What it means
میرچ (mirch) is the everyday colloquial name for chilli pepper or hot pepper in Iranian street speech. It is borrowed from Hindi-Urdu mirch, which itself descends from Sanskrit maricha. The word travelled into Persian informal registers through trade and cultural contact with the Indian subcontinent. In more formal or written Persian the same vegetable is called فلفل تند (felfel-e tond, “hot pepper”) or فلفل قرمز (felfel-e ghermez, “red pepper”), so میرچ marks the speaker as using casual, market-register language. It has no Arabic root, despite surface similarity to some Arabic words.
How to use it
- میرچ نریز، تند میشه. (Mirch nariz, tond mishe.) “Don’t put chilli in it, it will get spicy.”
- یه دونه میرچ سبز میخوام. (Ye dune mirch-e sabz mikhâm.) “I want one green chilli.”
- این ترشی پر میرچه. (In torshi por mirch-e.) “This pickle is full of chilli.”

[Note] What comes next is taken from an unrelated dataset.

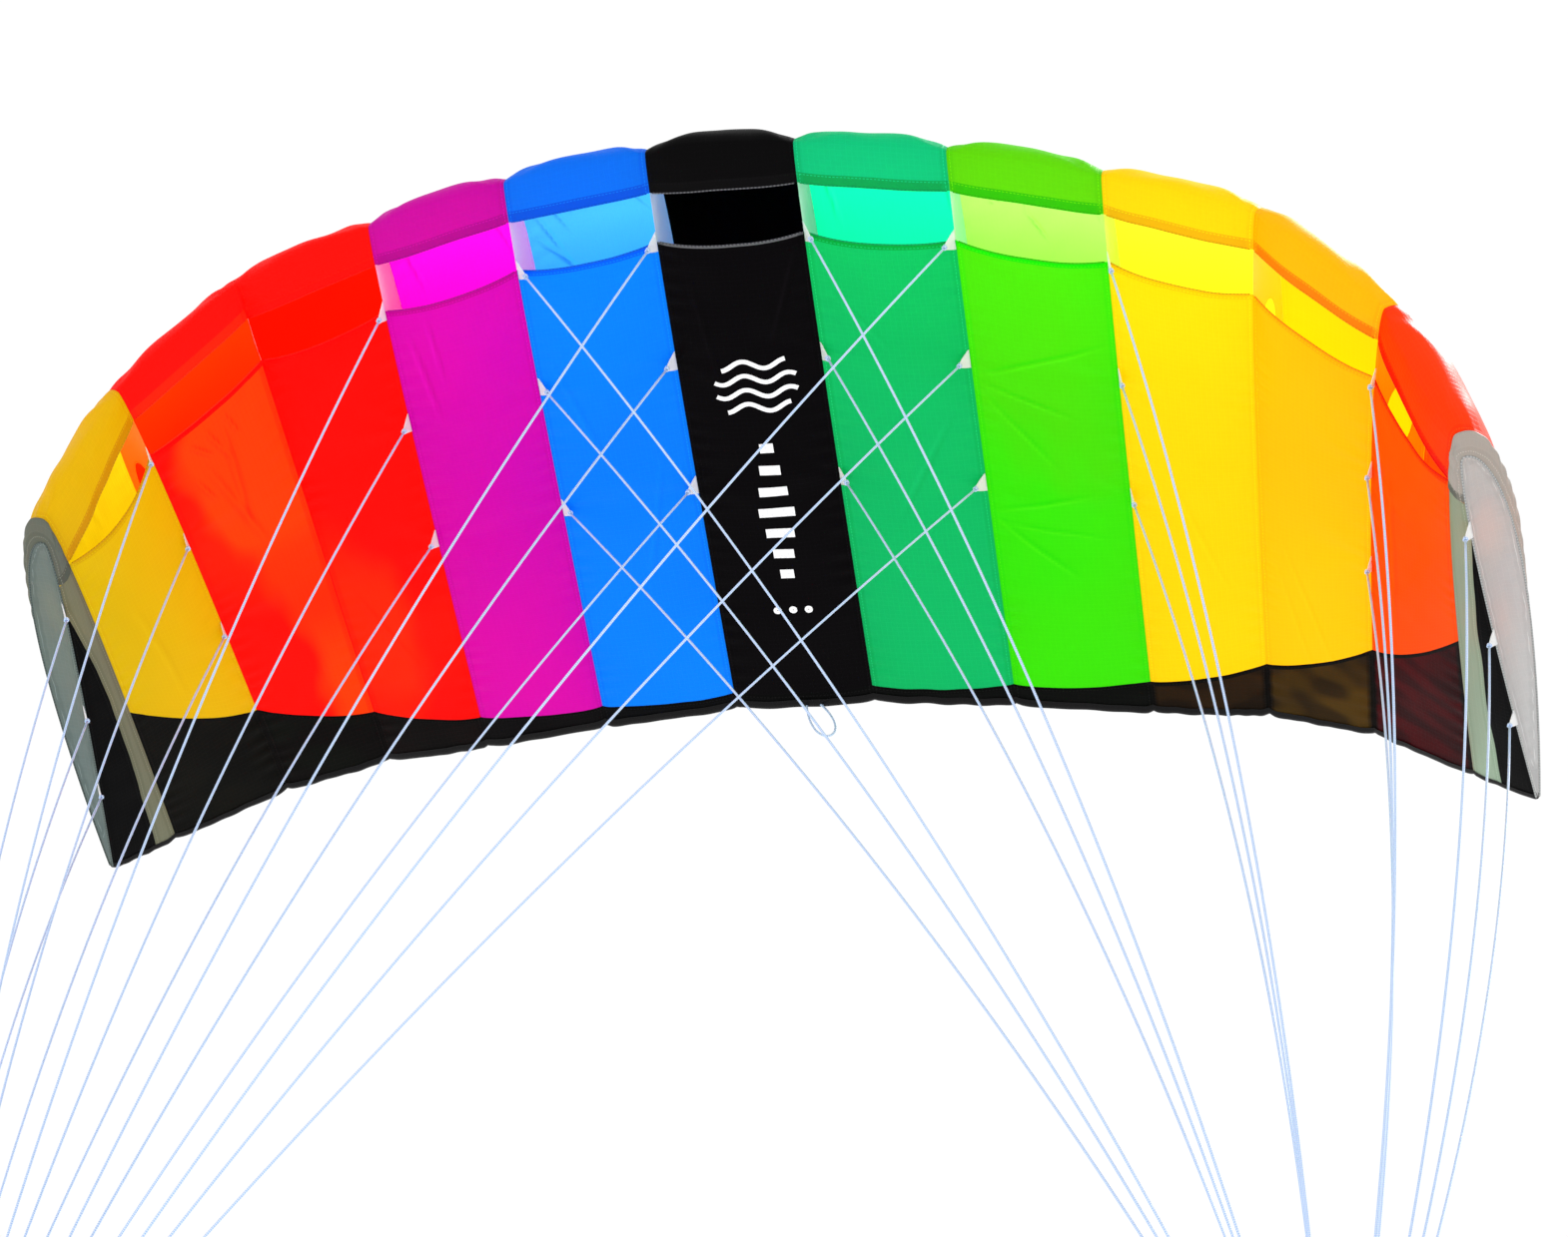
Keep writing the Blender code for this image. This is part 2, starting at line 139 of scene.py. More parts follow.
# --------------------------------------------------------------------------
# Shader building
# --------------------------------------------------------------------------
def linear(r, g, b):
    """A colour read as 0..255 screen values, as the shader's linear values."""
    out = []
    for c in (r, g, b):
        c = c / 255.0
        out.append(c / 12.92 if c <= 0.04045 else ((c + 0.055) / 1.055) ** 2.4)
    return tuple(out)


class Tree:
    """Short names for building a material's nodes."""

    def __init__(self, name):
        self.mat = bpy.data.materials.new(name)
        self.mat.use_nodes = True
        self.nt = self.mat.node_tree
        self.nt.nodes.clear()
        self.out = self.nt.nodes.new("ShaderNodeOutputMaterial")

    def node(self, kind, **sockets):
        n = self.nt.nodes.new(kind)
        for key, value in sockets.items():
            self.set(n, key, value)
        return n

    def set(self, n, key, value):
        if key.startswith("_"):
            setattr(n, key[1:], value)
            return
        socket = n.inputs[int(key[1:])] if key[0] == "i" and key[1:].isdigit() else n.inputs[key.replace("__", " ")]
        if isinstance(value, bpy.types.NodeSocket):
            self.nt.links.new(value, socket)
        else:
            socket.default_value = value

    def math(self, op, a, b=None, c=None, clamp=False):
        n = self.nt.nodes.new("ShaderNodeMath")
        n.operation = op
        n.use_clamp = clamp
        for i, v in enumerate((a, b, c)):
            if v is None:
                continue
            if isinstance(v, bpy.types.NodeSocket):
                self.nt.links.new(v, n.inputs[i])
            else:
                n.inputs[i].default_value = v
        return n.outputs[0]

    def ramp(self, value, low, high, to_low=0.0, to_high=1.0, smooth=True):
        n = self.nt.nodes.new("ShaderNodeMapRange")
        n.interpolation_type = "SMOOTHSTEP" if smooth else "LINEAR"
        self.nt.links.new(value, n.inputs["Value"])
        n.inputs["From Min"].default_value = low
        n.inputs["From Max"].default_value = high
        n.inputs["To Min"].default_value = to_low
        n.inputs["To Max"].default_value = to_high
        return n.outputs["Result"]

    def mix(self, factor, a, b, mode="MIX"):
        n = self.nt.nodes.new("ShaderNodeMix")
        n.data_type = "RGBA"
        n.blend_type = mode
        for i, v in ((0, factor), (6, a), (7, b)):
            if isinstance(v, bpy.types.NodeSocket):
                self.nt.links.new(v, n.inputs[i])
            else:
                n.inputs[i].default_value = v if i == 0 else (*v[:3], 1.0)
        return n.outputs[2]

    def attribute(self, name, kind="fac"):
        n = self.nt.nodes.new("ShaderNodeAttribute")
        n.attribute_type = "GEOMETRY"
        n.attribute_name = name
        return n.outputs["Fac" if kind == "fac" else "Color"]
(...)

- میرچ خشک داری؟ (Mirch-e khoshk dâri?) “Do you have dried chilli?”
Cultural note
Chilli pepper arrived in Iran relatively late, after Spanish traders brought it from the Americas to Asia in the sixteenth century, and it spread across the subcontinent and into Persian-speaking regions via India. Because the word travelled the same route as the spice itself, the Hindi-Urdu name میرچ stuck in colloquial Persian alongside the more formal فلفل تند. Today you will hear میرچ at bazaar spice stalls and in home kitchens across Iran, particularly in regions closer to the border with Afghanistan and Pakistan where Hindi-Urdu influence is stronger. In Iranian cooking, dried red mirch is used to make a paste called رب فلفل (rob-e felfel) used in some southern and eastern dishes.